Write the material out again, line by line, exactly as it is.
:: Available data ::
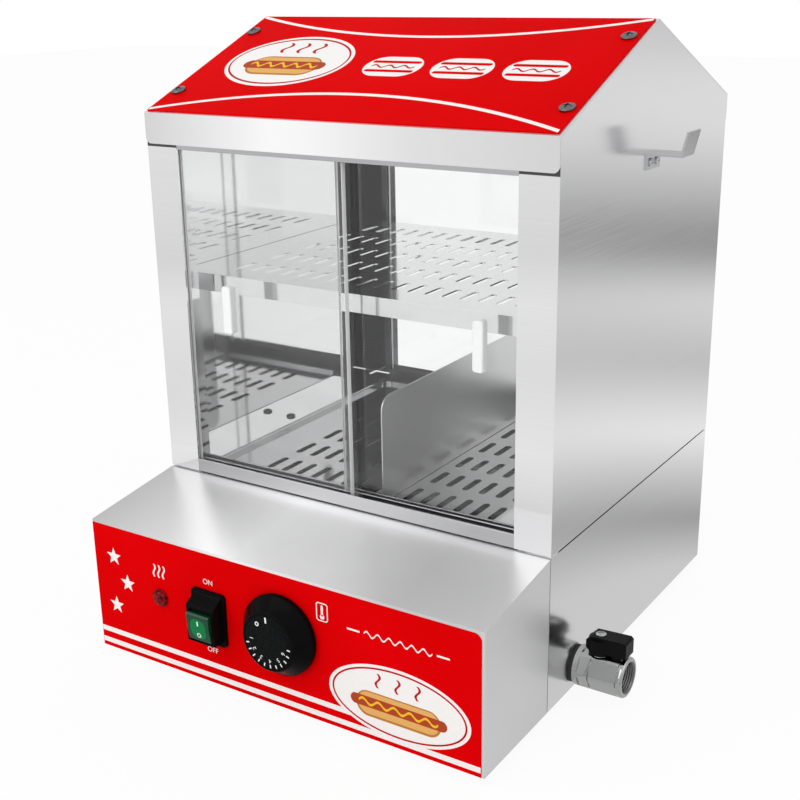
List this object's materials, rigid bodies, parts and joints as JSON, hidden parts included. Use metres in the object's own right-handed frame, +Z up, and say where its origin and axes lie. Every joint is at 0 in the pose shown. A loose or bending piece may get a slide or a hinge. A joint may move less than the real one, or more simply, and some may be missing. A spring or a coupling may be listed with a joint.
{
  "type": "hot dog steamer",
  "caption": "Countertop hot dog steamer: sloped control box, glazed warming cabinet with sliding doors under a gable roof, perforated trays over a water tank, drain valve.",
  "frame": {"origin": "bottom centre of the whole object's box, at the feet's underside", "axes": "+X to the operator's right, -Y towards the control panel, +Z up"},
  "size_m": [0.336, 0.3734, 0.4143],
  "materials": {
    "stainless_outer": "satin brushed stainless sheet",
    "stainless_inner": "polished stainless sheet",
    "stainless_fittings": "plain stainless",
    "zinc_steel": "zinc plated steel",
    "track_steel": "folded stainless channel",
    "divider_plate": "matt grey stainless",
    "red_print": "glossy printed film",
    "door_glass": "clear toughened glass",
    "clear_acrylic": "clear moulded acrylic",
    "black_phenolic": "black moulded plastic",
    "black_grip": "black dipped vinyl",
    "green_rocker": "translucent green moulding",
    "lamp_lens": "dark red faceted lens",
    "rubber": "matt black rubber",
    "seal_rubber": "silicone rubber",
    "chrome_brass": "chromium plated brass",
    "ptfe": "white seat plastic",
    "brass": "plain brass",
    "copper": "copper",
    "cream_ceramic": "cream insulating moulding",
    "wire_cover": "insulated wire"
  },
  "bodies": {
    "cabinet": {"base_shell": "stainless_outer", "bottom_plate": "stainless_fittings", "base_screws": "zinc_steel", "rubber_feet": "rubber", "foot_nuts": "zinc_steel", "control_box": "stainless_outer", "front_label": "red_print", "water_tank": "stainless_inner", "lower_tray": "stainless_inner", "side_panel_left": "stainless_outer", "side_panel_right": "stainless_outer", "roof_shell": "stainless_outer", "sign_panel": "red_print", "roof_screws": "zinc_steel", "roof_nuts": "zinc_steel", "deck_screws": "zinc_steel", "front_sill_track": "track_steel", "front_head_track": "track_steel", "rear_sill_track": "track_steel", "rear_head_track": "track_steel", "upper_shelf": "stainless_inner", "shelf_rails": "stainless_fittings", "tong_hook": "stainless_fittings", "hook_screws": "zinc_steel", "thermostat_case": "cream_ceramic", "thermostat_screws": "zinc_steel", "thermostat_bulb": "copper", "switch_housing": "black_phenolic", "switch_tabs": "brass", "pilot_lens": "lamp_lens", "pilot_body": "black_phenolic", "heating_element": "stainless_fittings", "element_nuts": "brass", "element_gaskets": "seal_rubber", "drain_pipe": "stainless_fittings", "drain_gasket": "rubber", "valve_body": "chrome_brass", "valve_end": "chrome_brass", "valve_seats": "ptfe", "cord_gland": "black_grip", "gland_nut": "black_grip", "terminal_block": "cream_ceramic", "wiring": "wire_cover"},
    "front_left_door": {"front_door_left_glass": "door_glass", "front_door_left_handle": "clear_acrylic"},
    "front_right_door": {"front_door_right_glass": "door_glass", "front_door_right_handle": "clear_acrylic"},
    "rear_left_door": {"rear_door_left_glass": "door_glass", "rear_door_left_handle": "clear_acrylic"},
    "rear_right_door": {"rear_door_right_glass": "door_glass", "rear_door_right_handle": "clear_acrylic"},
    "bun_divider": {"divider": "divider_plate"},
    "thermostat_dial": {"thermostat_knob": "black_phenolic", "thermostat_shaft": "stainless_fittings"},
    "power_rocker": {"switch_rocker": "green_rocker"},
    "drain_lever": {"valve_lever": "black_grip", "lever_screw": "chrome_brass", "valve_stem": "chrome_brass", "valve_ball": "chrome_brass"}
  },
  "joints": [
    {"name": "front_left_door_slide", "type": "slide", "parent": "cabinet", "child": "front_left_door", "axis": [1, 0, 0], "range_m": [0, 0.08]},
    {"name": "front_right_door_slide", "type": "slide", "parent": "cabinet", "child": "front_right_door", "axis": [1, 0, 0], "range_m": [-0.08, 0]},
    {"name": "rear_left_door_slide", "type": "slide", "parent": "cabinet", "child": "rear_left_door", "axis": [1, 0, 0], "range_m": [0, 0.08]},
    {"name": "rear_right_door_slide", "type": "slide", "parent": "cabinet", "child": "rear_right_door", "axis": [1, 0, 0], "range_m": [-0.08, 0]},
    {"name": "divider_slide", "type": "slide", "parent": "cabinet", "child": "bun_divider", "axis": [1, 0, 0], "range_m": [-0.115, 0.098]},
    {"name": "dial_turn", "type": "hinge", "parent": "cabinet", "child": "thermostat_dial", "pos_m": [-0.0105, -0.18025, 0.059], "axis": [0, 1, 0], "range_deg": [0, 270]},
    {"name": "rocker_tip", "type": "hinge", "parent": "cabinet", "child": "power_rocker", "pos_m": [-0.068, -0.17855, 0.0519], "axis": [1, 0, 0], "range_deg": [-14, 0]},
    {"name": "lever_turn", "type": "hinge", "parent": "cabinet", "child": "drain_lever", "pos_m": [0.1485, -0.05175, 0.021], "axis": [0, 0, 1], "range_deg": [-90, 0]}
  ]
}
:::
### Exercise result:
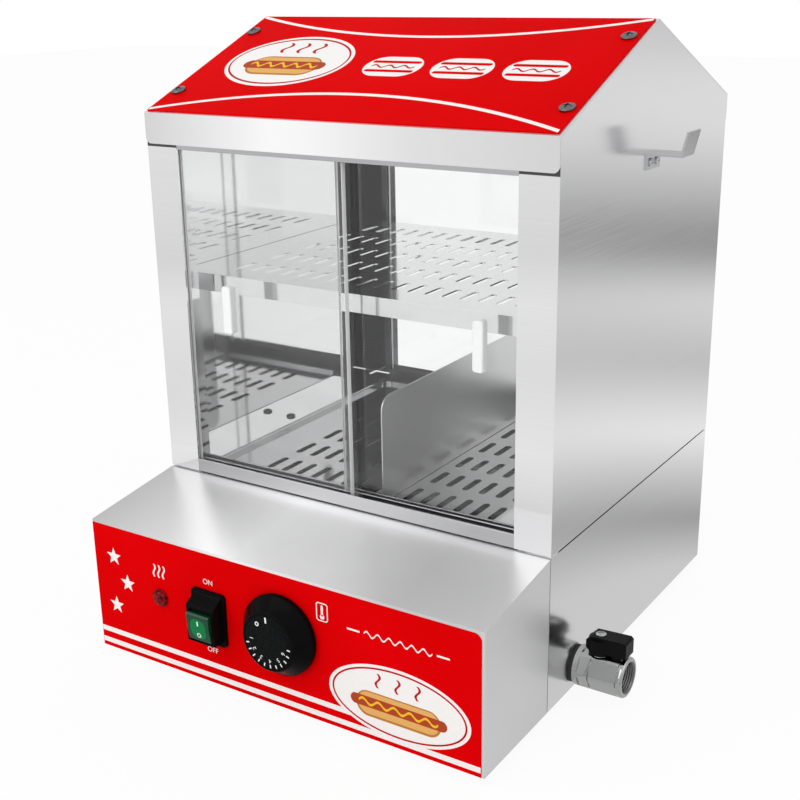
List this object's materials, rigid bodies, parts and joints as JSON, hidden parts included. Use metres in the object's own right-handed frame, +Z up, and say where its origin and axes lie. Every joint is at 0 in the pose shown. A loose or bending piece may get a slide or a hinge. A joint may move less than the real one, or more simply, and some may be missing. A spring or a coupling may be listed with a joint.
{
  "type": "hot dog steamer",
  "caption": "Countertop hot dog steamer: sloped control box, glazed warming cabinet with sliding doors under a gable roof, perforated trays over a water tank, drain valve.",
  "frame": {"origin": "bottom centre of the whole object's box, at the feet's underside", "axes": "+X to the operator's right, -Y towards the control panel, +Z up"},
  "size_m": [0.336, 0.3734, 0.4143],
  "materials": {
    "stainless_outer": "satin brushed stainless sheet",
    "stainless_inner": "polished stainless sheet",
    "stainless_fittings": "plain stainless",
    "zinc_steel": "zinc plated steel",
    "track_steel": "folded stainless channel",
    "divider_plate": "matt grey stainless",
    "red_print": "glossy printed film",
    "door_glass": "clear toughened glass",
    "clear_acrylic": "clear moulded acrylic",
    "black_phenolic": "black moulded plastic",
    "black_grip": "black dipped vinyl",
    "green_rocker": "translucent green moulding",
    "lamp_lens": "dark red faceted lens",
    "rubber": "matt black rubber",
    "seal_rubber": "silicone rubber",
    "chrome_brass": "chromium plated brass",
    "ptfe": "white seat plastic",
    "brass": "plain brass",
    "copper": "copper",
    "cream_ceramic": "cream insulating moulding",
    "wire_cover": "insulated wire"
  },
  "bodies": {
    "cabinet": {"base_shell": "stainless_outer", "bottom_plate": "stainless_fittings", "base_screws": "zinc_steel", "rubber_feet": "rubber", "foot_nuts": "zinc_steel", "control_box": "stainless_outer", "front_label": "red_print", "water_tank": "stainless_inner", "lower_tray": "stainless_inner", "side_panel_left": "stainless_outer", "side_panel_right": "stainless_outer", "roof_shell": "stainless_outer", "sign_panel": "red_print", "roof_screws": "zinc_steel", "roof_nuts": "zinc_steel", "deck_screws": "zinc_steel", "front_sill_track": "track_steel", "front_head_track": "track_steel", "rear_sill_track": "track_steel", "rear_head_track": "track_steel", "upper_shelf": "stainless_inner", "shelf_rails": "stainless_fittings", "tong_hook": "stainless_fittings", "hook_screws": "zinc_steel", "thermostat_case": "cream_ceramic", "thermostat_screws": "zinc_steel", "thermostat_bulb": "copper", "switch_housing": "black_phenolic", "switch_tabs": "brass", "pilot_lens": "lamp_lens", "pilot_body": "black_phenolic", "heating_element": "stainless_fittings", "element_nuts": "brass", "element_gaskets": "seal_rubber", "drain_pipe": "stainless_fittings", "drain_gasket": "rubber", "valve_body": "chrome_brass", "valve_end": "chrome_brass", "valve_seats": "ptfe", "cord_gland": "black_grip", "gland_nut": "black_grip", "terminal_block": "cream_ceramic", "wiring": "wire_cover"},
    "front_left_door": {"front_door_left_glass": "door_glass", "front_door_left_handle": "clear_acrylic"},
    "front_right_door": {"front_door_right_glass": "door_glass", "front_door_right_handle": "clear_acrylic"},
    "rear_left_door": {"rear_door_left_glass": "door_glass", "rear_door_left_handle": "clear_acrylic"},
    "rear_right_door": {"rear_door_right_glass": "door_glass", "rear_door_right_handle": "clear_acrylic"},
    "bun_divider": {"divider": "divider_plate"},
    "thermostat_dial": {"thermostat_knob": "black_phenolic", "thermostat_shaft": "stainless_fittings"},
    "power_rocker": {"switch_rocker": "green_rocker"},
    "drain_lever": {"valve_lever": "black_grip", "lever_screw": "chrome_brass", "valve_stem": "chrome_brass", "valve_ball": "chrome_brass"}
  },
  "joints": [
    {"name": "front_left_door_slide", "type": "slide", "parent": "cabinet", "child": "front_left_door", "axis": [1, 0, 0], "range_m": [0, 0.08]},
    {"name": "front_right_door_slide", "type": "slide", "parent": "cabinet", "child": "front_right_door", "axis": [1, 0, 0], "range_m": [-0.08, 0]},
    {"name": "rear_left_door_slide", "type": "slide", "parent": "cabinet", "child": "rear_left_door", "axis": [1, 0, 0], "range_m": [0, 0.08]},
    {"name": "rear_right_door_slide", "type": "slide", "parent": "cabinet", "child": "rear_right_door", "axis": [1, 0, 0], "range_m": [-0.08, 0]},
    {"name": "divider_slide", "type": "slide", "parent": "cabinet", "child": "bun_divider", "axis": [1, 0, 0], "range_m": [-0.115, 0.098]},
    {"name": "dial_turn", "type": "hinge", "parent": "cabinet", "child": "thermostat_dial", "pos_m": [-0.0105, -0.18025, 0.059], "axis": [0, 1, 0], "range_deg": [0, 270]},
    {"name": "rocker_tip", "type": "hinge", "parent": "cabinet", "child": "power_rocker", "pos_m": [-0.068, -0.17855, 0.0519], "axis": [1, 0, 0], "range_deg": [-14, 0]},
    {"name": "lever_turn", "type": "hinge", "parent": "cabinet", "child": "drain_lever", "pos_m": [0.1485, -0.05175, 0.021], "axis": [0, 0, 1], "range_deg": [-90, 0]}
  ]
}